Даниил Ермолаевич, как всегда, не оставался в стороне и от общественных дел. В разное время он входил в «Объединенный комитет казаков», в «Совет казаков Дона, Кубани, Терека», возглавлял кассу взаимопомощи и так далее, всюду отстаивая и защищая интересы казачества. Елизавета Юрьевна вместе с мужем принимала деятельное участие в казачьих мероприятиях, рассказывала о них на страницах эмигрантских газет.
Скобцов, как и многие другие общественные деятели эмиграции, пытался осмыслить события Октябрьской революции и Гражданской войны.
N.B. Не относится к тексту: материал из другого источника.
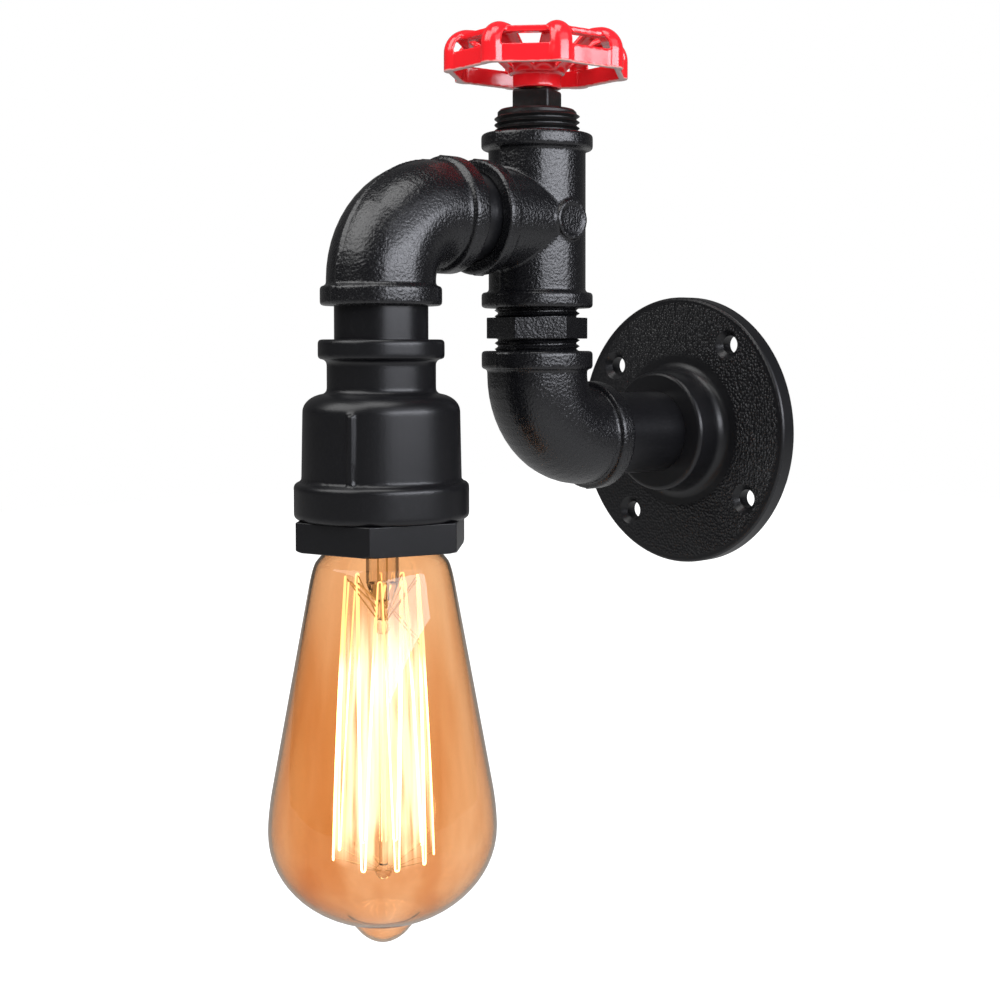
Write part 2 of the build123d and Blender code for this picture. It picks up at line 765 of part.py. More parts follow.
# --- Stem -------------------------------------------------------------------------------
drive_top = hub_top - seat_gap

with BuildPart() as valve_stem:
    ring(riser_y, 0, stem_r, stem_low, hub_low)
    ring(riser_y, 0, stem_collar_r, stem_low, stem_low + stem_collar)
    with BuildSketch(Plane(origin=(0, riser_y, hub_low))):
        Rectangle(drive_side, drive_side)
    extrude(amount=drive_top - hub_low)
    ring(riser_y, 0, wheel_screw_r, hub_top - wheel_screw_length, hub_top, Mode.SUBTRACT)
valve_stem.part.label = "valve_stem"

# --- Handwheel ----------------------------------------------------------------------------
rim_low = hub_low + wheel_rim_rise
spoke_top = hub_low + spoke_top_rise
ring_top = spoke_top - wheel_ring_drop
ring_low = ring_top - wheel_wall
spoke_outer_r = wheel_corner_r - wheel_wall / 2
half_turn = 180.0 / spoke_count
band_flats_r = wheel_corner_r * cos(radians(half_turn))
web_z = hub_top - wheel_web / 2


def radial_plane(angle):
    """The upright plane through the wheel's axis at this angle: x outwards, y up."""
    return Plane(
        origin=(0, riser_y, 0),
        x_dir=(cos(radians(angle)), sin(radians(angle)), 0),
        z_dir=(sin(radians(angle)), -cos(radians(angle)), 0),
    )


def spoke(angle):
    """One half-round spoke, from the rim's edge over its shoulder and down to the hub."""
    with BuildLine(radial_plane(angle)) as line:
        FilletPolyline(
            (spoke_outer_r, rim_low), (spoke_outer_r, spoke_top - wheel_wall / 2),
            (spoke_top_r - wheel_wall, spoke_top - wheel_wall / 2), (wheel_hub_r, web_z),
            radius=spoke_shoulder,
        )
    way = line.wires()[0]
    across = (-sin(radians(angle)), cos(radians(angle)), 0)
    with BuildSketch(Plane(origin=way @ 0, x_dir=across, z_dir=way % 0)) as section:
        with BuildLine():
            outer_side = ThreePointArc((-spoke_width / 2, 0), (0, -spoke_crown), (spoke_width / 2, 0))
            Line(outer_side @ 1, (spoke_width / 2, wheel_wall / 2))
            ThreePointArc((spoke_width / 2, wheel_wall / 2), (0, wheel_wall / 2 - spoke_crown / 2),
                          (-spoke_width / 2, wheel_wall / 2))
            Line((-spoke_width / 2, wheel_wall / 2), outer_side @ 0)
        make_face()
    sweep(section.sketch, path=way)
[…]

Но главный вопрос интересовал его особенно: надолго ли закрепилась в России власть большевиков? На него Даниил Ермолаевич не находил ответа…
В январе 1923 года власти Страны Советов выслали из России большую группу интеллигенции. Среди них оказался и Николай Бердяев. С 1925 года он возглавил в Парижском православном богословском институте кафедру догматического богословия. Елизавета Юрьевна стала вольнослушательницей этого института. Ей навсегда остались близки идеи ее друзей по духу – отца Сергия Булгакова и Николая Бердяева, с которым она была знакома давно – со времен ивановской «Башни». Оба философа в юности прошли через марксизм, и обращение к христианским ценностям в те годы произошло для них плавно и абсолютно закономерно.